Son histoire y devient celle d’un improbable scénario électoral, à l’issue duquel elle rafle, en juin, la circonscription du premier ministre socialiste Bernard Cazeneuve. Improbable car c’est en dissidente qu’elle se présente au scrutin et qu’elle remporte, au second tour, un duel 100 % macroniste. Fâchés de l’investiture sous l’étiquette LRM d’un juppéiste, Blaise Mistler, des « marcheurs» ont encouragé Sonia Krimi à aller au combat. Sa victoire est d’autant plus atypique qu’elle est permise, entre autres, par l’appel de la droite locale à voter en sa faveur. Une manière de se venger de Blaise Mistler, ancien Les Républicains (LR) qui, lors d’autres scrutins, s’était présenté en dissident contre les appareils locaux. Sonia Krimi est néanmoins, selon Luc Rouban, chercheur au Centre de recherches politiques de Sciences Po, la députée LRM la plus mal élue, envoyée à l’Assemblée par à peine plus de 11 % des inscrits de la circonscription.

De cette campagne menée «le couteau entre les dents », selon un « marcheur », Sonia Krimi et les militants cherbourgeois gardent la complicité des survivants. Quand elle les retrouve sur le marché de Cherbourg, un samedi de janvier, la députée les embrasse en les saisissant par les épaules, comme on le fait avec des amis chers. Aux «marcheurs» comme aux citoyens croisés, elle distribue les sourires, elle prend des mains, éclate de rire. Sa bonne humeur communicative lui a permis de se faire adopter par les locaux, notamment par une bande de sexagénaires de La Hague, devenus de fervents soutiens durant la campagne. Quand elle le peut, à l’heure des paris pour le quinté, elle leur apporte des croissants au PMU de la commune où se trouve l’usine de retraitement de déchets nucléaires. « Elle nous change des vieux papis qu’on avait avant », raconte l’un d’eux, maire d’une petite commune.

UN « VRAI STATUT » POUR LES SANS-PAPIERS

Depuis qu’elle est élue, ses amis intellos parisiens ont un peu moins de ses nouvelles.
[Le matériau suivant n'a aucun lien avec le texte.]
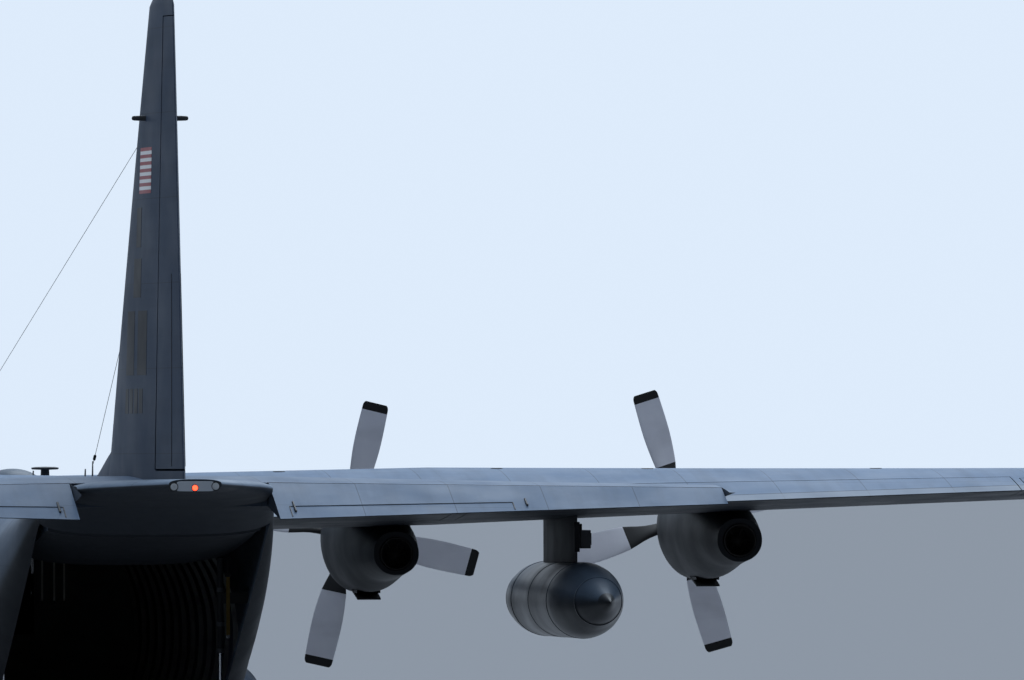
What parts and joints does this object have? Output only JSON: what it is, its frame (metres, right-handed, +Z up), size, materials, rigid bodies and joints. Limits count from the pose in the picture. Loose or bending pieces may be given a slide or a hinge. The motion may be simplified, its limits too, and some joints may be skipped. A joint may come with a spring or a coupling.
{
  "type": "military transport aircraft, 1:2 scale model",
  "caption": "High-wing turboprop transport with rear ramp, on its gear, at half of real size; propellers, control surfaces, doors, ramp and wheels move.",
  "frame": {"origin": "on the ground under the middle of the overall box", "axes": "+X to the right wing tip, +Y forward to the nose, +Z up"},
  "size_m": [20.205, 14.895, 5.83],
  "materials": {
    "grey_paint": "matt grey",
    "radome_paint": "satin dark grey",
    "nacelle_paint": "matt grey",
    "tank_paint": "satin grey",
    "blade_grey": "matt warm grey",
    "ramp_paint": "worn matt grey",
    "hold_floor": "matt anti-slip",
    "hold_lining": "matt",
    "interior_dark": "matt",
    "gear_bay": "satin",
    "gear_metal": "satin",
    "bright_steel": "polished",
    "glass": "clear dark",
    "tyre": "matt"
  },
  "bodies": {
    "airframe": {"radome": "radome_paint", "flight_deck": "grey_paint", "cockpit_glazing": "glass", "flight_deck_interior": "interior_dark", "nose_gear_well": "gear_bay", "forward_fuselage": "grey_paint", "center_fuselage": "grey_paint", "aft_fuselage": "grey_paint", "paratroop_door_left": "grey_paint", "paratroop_door_right": "grey_paint", "tail_cone": "grey_paint", "cargo_floor": "hold_floor", "hold_bulkhead": "hold_lining", "ramp_actuator_left": "interior_dark", "ramp_actuator_right": "interior_dark", "wing_center": "grey_paint", "stabilizer": "grey_paint", "fin": "grey_paint", "nose_gear_leg": "gear_metal", "wing_outer_left": "grey_paint", "tank_left": "tank_paint", "tank_pylon_left": "grey_paint", "gear_pod_left": "grey_paint", "main_gear_legs_left": "gear_metal", "wing_outer_right": "grey_paint", "tank_right": "tank_paint", "tank_pylon_right": "grey_paint", "gear_pod_right": "grey_paint", "main_gear_legs_right": "gear_metal", "nacelle_1": "nacelle_paint", "nacelle_2": "nacelle_paint", "nacelle_3": "nacelle_paint", "nacelle_4": "nacelle_paint"},
    "crew_door": {"crew_door": "grey_paint"},
    "ramp": {"ramp": "ramp_paint"},
    "aft_cargo_door": {"aft_cargo_door": "grey_paint"},
    "rudder": {"rudder": "grey_paint"},
    "elevators": {"elevator_left": "grey_paint", "elevator_right": "grey_paint"},
    "nose_gear_fork": {"nose_gear_fork": "gear_metal"},
    "nose_wheels": {"nose_wheels": "tyre"},
    "ramp_rod_left": {"ramp_rod_left": "bright_steel"},
    "flap_inner_left": {"flap_inner_left": "grey_paint"},
    "flap_outer_left": {"flap_outer_left": "grey_paint"},
    "aileron_left": {"aileron_left": "grey_paint"},
    "main_wheel_front_left": {"main_wheel_front_left": "tyre"},
    "main_wheel_rear_left": {"main_wheel_rear_left": "tyre"},
    "ramp_rod_right": {"ramp_rod_right": "bright_steel"},
    "flap_inner_right": {"flap_inner_right": "grey_paint"},
    "flap_outer_right": {"flap_outer_right": "grey_paint"},
    "aileron_right": {"aileron_right": "grey_paint"},
    "main_wheel_front_right": {"main_wheel_front_right": "tyre"},
    "main_wheel_rear_right": {"main_wheel_rear_right": "tyre"},
    "propeller_1": {"propeller_1": "blade_grey"},
    "propeller_2": {"propeller_2": "blade_grey"},
    "propeller_3": {"propeller_3": "blade_grey"},
    "propeller_4": {"propeller_4": "blade_grey"}
  },
  "joints": [
    {"name": "propeller_1_spin", "type": "hinge", "parent": "airframe", "child": "propeller_1", "pos_m": [-5.08, 2.6975, 2.015], "axis": [0, 1, 0], "continuous": true},
    {"name": "propeller_2_spin", "type": "hinge", "parent": "airframe", "child": "propeller_2", "pos_m": [-2.475, 2.6975, 1.925], "axis": [0, 1, 0], "continuous": true},
    {"name": "propeller_3_spin", "type": "hinge", "parent": "airframe", "child": "propeller_3", "pos_m": [2.475, 2.6975, 1.925], "axis": [0, 1, 0], "continuous": true},
    {"name": "propeller_4_spin", "type": "hinge", "parent": "airframe", "child": "propeller_4", "pos_m": [5.08, 2.6975, 2.015], "axis": [0, 1, 0], "continuous": true},
    {"name": "nose_steering", "type": "hinge", "parent": "airframe", "child": "nose_gear_fork", "pos_m": [0, 5.3225, 0.35], "axis": [0, 0, 1], "range_deg": [-60, 60]},
    {"name": "nose_wheels_spin", "type": "hinge", "parent": "nose_gear_fork", "child": "nose_wheels", "pos_m": [0, 5.3225, 0.2425], "axis": [1, 0, 0], "continuous": true},
    {"name": "main_wheel_front_left_spin", "type": "hinge", "parent": "airframe", "child": "main_wheel_front_left", "pos_m": [-1.0875, 0.8225, 0.345], "axis": [1, 0, 0], "continuous": true},
    {"name": "main_wheel_rear_left_spin", "type": "hinge", "parent": "airframe", "child": "main_wheel_rear_left", "pos_m": [-1.0875, 0.0475, 0.345], "axis": [1, 0, 0], "continuous": true},
    {"name": "main_wheel_front_right_spin", "type": "hinge", "parent": "airframe", "child": "main_wheel_front_right", "pos_m": [1.0875, 0.8225, 0.345], "axis": [1, 0, 0], "continuous": true},
    {"name": "main_wheel_rear_right_spin", "type": "hinge", "parent": "airframe", "child": "main_wheel_rear_right", "pos_m": [1.0875, 0.0475, 0.345], "axis": [1, 0, 0], "continuous": true},
    {"name": "ramp_hinge", "type": "hinge", "parent": "airframe", "child": "ramp", "pos_m": [0, -1.96, 0.485], "axis": [1, 0, 0], "range_deg": [-25, 11.5]},
    {"name": "aft_cargo_door_hinge", "type": "hinge", "parent": "airframe", "child": "aft_cargo_door", "pos_m": [0, -5.1375, 2.0425], "axis": [1, 0, 0], "range_deg": [-21, 0]},
    {"name": "crew_door_hinge", "type": "hinge", "parent": "airframe", "child": "crew_door", "pos_m": [-0.81306, 5.1725, 0.565], "axis": [0.0851, 0.9964, 0], "range_deg": [-115, 0]},
    {"name": "rudder_hinge", "type": "hinge", "parent": "airframe", "child": "rudder", "pos_m": [0, -6.0725, 4], "axis": [0, 0, 1], "range_deg": [-35, 35]},
    {"name": "elevator_hinge", "type": "hinge", "parent": "airframe", "child": "elevators", "pos_m": [0, -5.9775, 2.25], "axis": [1, 0, 0], "range_deg": [-55, 0]},
    {"name": "aileron_right_hinge", "type": "hinge", "parent": "airframe", "child": "aileron_right", "pos_m": [7.17, -0.21307, 2.2761], "axis": [0.9971, 0.0728, 0.024], "range_deg": [-15, 15]},
    {"name": "aileron_left_hinge", "type": "hinge", "parent": "airframe", "child": "aileron_left", "pos_m": [-7.17, -0.21307, 2.2761], "axis": [0.9971, -0.0728, -0.024], "range_deg": [-15, 15]},
    {"name": "flap_inner_left_hinge", "type": "hinge", "parent": "airframe", "child": "flap_inner_left", "pos_m": [-1.125, -0.46704, 2.03125], "axis": [0.9998, 0.0001, -0.0221], "range_deg": [0, 36]},
    {"name": "flap_inner_right_hinge", "type": "hinge", "parent": "airframe", "child": "flap_inner_right", "pos_m": [1.125, -0.46704, 2.03125], "axis": [0.9998, -0.0001, 0.0221], "range_deg": [0, 36]},
    {"name": "flap_outer_left_hinge", "type": "hinge", "parent": "airframe", "child": "flap_outer_left", "pos_m": [-2.85, -0.46357, 2.07033], "axis": [0.9972, -0.0652, -0.0373], "range_deg": [0, 36]},
    {"name": "flap_outer_right_hinge", "type": "hinge", "parent": "airframe", "child": "flap_outer_right", "pos_m": [2.85, -0.46357, 2.07033], "axis": [0.9972, 0.0652, 0.0373], "range_deg": [0, 36]},
    {"name": "ramp_rod_left_slide", "type": "slide", "parent": "airframe", "child": "ramp_rod_left", "axis": [0, 0, 1], "range_m": [-0.142, 0.304]},
    {"name": "ramp_rod_right_slide", "type": "slide", "parent": "airframe", "child": "ramp_rod_right", "axis": [0, 0, 1], "range_m": [-0.142, 0.304]}
  ],
  "couplings": [
    {"joint": "aileron_left_hinge", "follows": "aileron_right_hinge", "ratio": -1},
    {"joint": "flap_inner_right_hinge", "follows": "flap_inner_left_hinge", "ratio": 1},
    {"joint": "flap_outer_left_hinge", "follows": "flap_inner_left_hinge", "ratio": 1},
    {"joint": "flap_outer_right_hinge", "follows": "flap_inner_left_hinge", "ratio": 1},
    {"joint": "ramp_rod_left_slide", "follows": "ramp_hinge", "m_per_rad": -0.6925},
    {"joint": "ramp_rod_right_slide", "follows": "ramp_hinge", "m_per_rad": -0.6925}
  ]
}
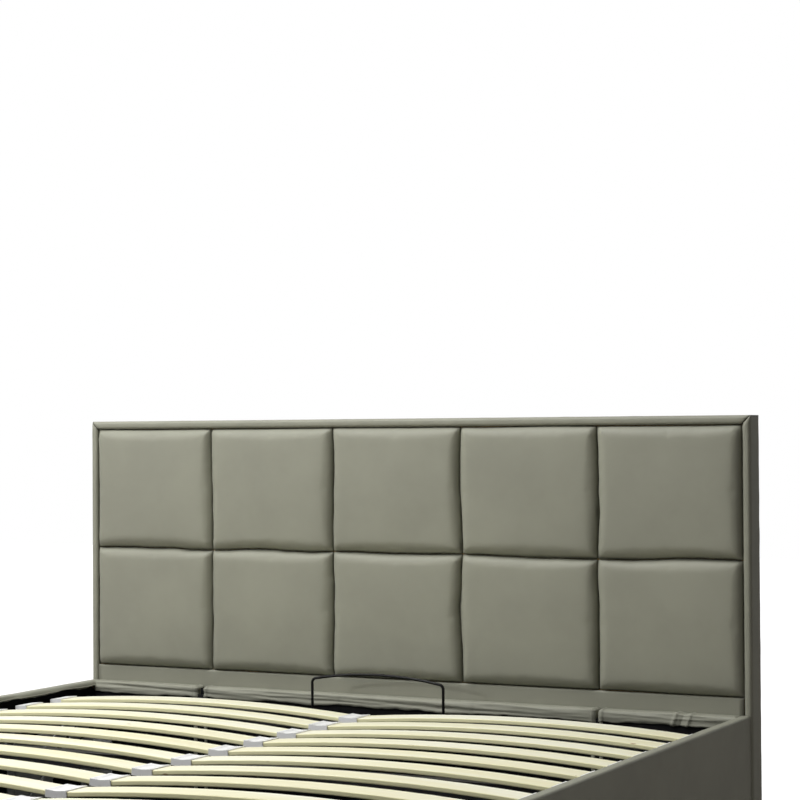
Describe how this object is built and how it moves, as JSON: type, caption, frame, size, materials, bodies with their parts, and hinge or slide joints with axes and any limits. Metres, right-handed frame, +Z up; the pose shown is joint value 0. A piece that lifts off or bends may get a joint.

Ils ont aussi décelé chez elle des signes de prise de distance vis-à-vis de leurs propres idées. « J’ai vu qu’elle s’affichait avec Jean-Louis Bianco, cela me chagrine un peu », dit Pascal Bruckner, alors que le président de l’Observatoire de la laïcité est la cible privilégiée de cette frange intellectuelle et politique convaincue qu’il est trop accommodant avec l’islam. La députée se dit, elle, en accord avec sa « vision basique de la laïcité mais qui laisse sa place à l’autre». Sur la politique migratoire non plus, Sonia Krimi n’est pas sur la même ligne depuis qu’elle a affirmé ses désaccords avec Gérard Collomb. « Il est hors de question qu’il y ait des mineurs dans les centres de rétention », prévient-elle, tout en exprimant ses « doutes sur l’efficacité de l’extension de la durée d’accueil en centre de rétention qui est prévue dans le texte». Elle défend aussi la mise en place d’un « vrai statut » pour les sans-papiers « avec des droits et des devoirs » et plaide pour «qu’on ouvre les tuyaux de l’immigration légale ».

Aujourd’hui, Sonia Krimi place dans son panthéon personnel Christiane Taubira et l’écrivaine Fatou Diome. « Je suis très inspirée par ces gens qui ont des racines parce qu’ils savent d’où ils viennent», déclare-t-elle. A l’Assemblée, elle partage un assistant parlementaire avec son voisin de bureau, le député de la Vienne Jean-Michel Clément. Cet ancien socialiste rallié à Emmanuel Macron fait partie des voix les plus critiques de la politique d’accueil des migrants en France. Il est aussi l’un des membres actifs du « pôle social », l’aile gauche de la majorité pilotée par une autre ancienne socialiste, Brigitte Bourguignon. Un collectif que Sonia Krimi a rejoint en fin d’année.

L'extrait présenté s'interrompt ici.